Something is wrong with a sport when teams are supposed to be at the same level, grade-wise, but almost to a man one team is bigger than the other. This NEVER happens in age based sports. You can travel up and down the east coast with your kid playing soccer, hockey and baseball, and teams from every state will have basically the same average size as every other team. Some teams will have some freakishly big kids, but its balanced out by the small kids on the team.
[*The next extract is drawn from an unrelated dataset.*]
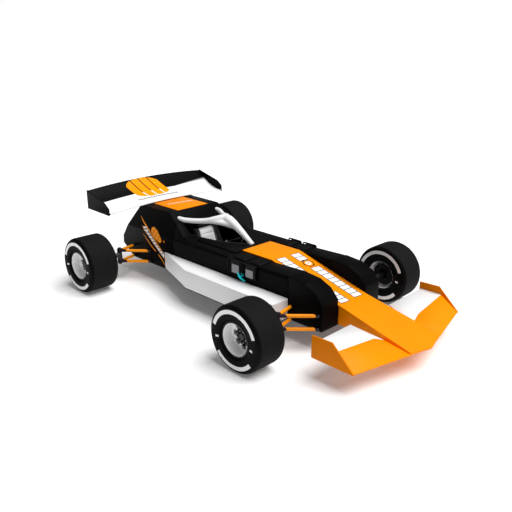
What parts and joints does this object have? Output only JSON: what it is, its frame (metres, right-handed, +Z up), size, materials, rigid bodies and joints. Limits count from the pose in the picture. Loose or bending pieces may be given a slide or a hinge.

And everyone is fine with the freakishly big kid because they know his birth certificate is on file with the national (or state) organization, his name is on the roster submitted to same, and it would be easy to determine if cheating were involved.

Youth sports certainly has a win-at-all-costs side to it, but you would be surprised at how little cheating really occurs when everyone has confidence that the rules are being followed by everyone and that there are controls in place making it likely that cheaters will be caught. Stated differently, coaches and parents that cheat in youth sports in issues of eligibility really don't want to do it. They just think they have to in order to balance out cheating done by others. Left confident that no one else cheats, coaches and parents rarely do.


Yawn...... no one cares.



The problem is that there is no enforcement because there is not incentive for that enforcement. If USL would not allow players on the national teams or such if they played in tournaments or leagues that are non-sanctioned and there was a desire to play on these teams, then there could be enforcement. They could require cards with birth year and current grade, backed up with transcript, or just move it to birth year teams like hockey and soccer.[/quote]

I may be wrong but the sports that have age requirements as mentioned in the original post are typically run by non-profit organizations with a board of directors and policies for which they adhere to. Other than PAL which, for most towns, is not super competitive, lacrosse is a for profit sport and the Directors are not a board and little to no governance. Don't get me wrong, the directors are smart business men who saw an opportunity and capitalized on it. Begrudge them all you want but the rules will not change until serious injuries take place and are well publicized. I don't think anyone really wants that.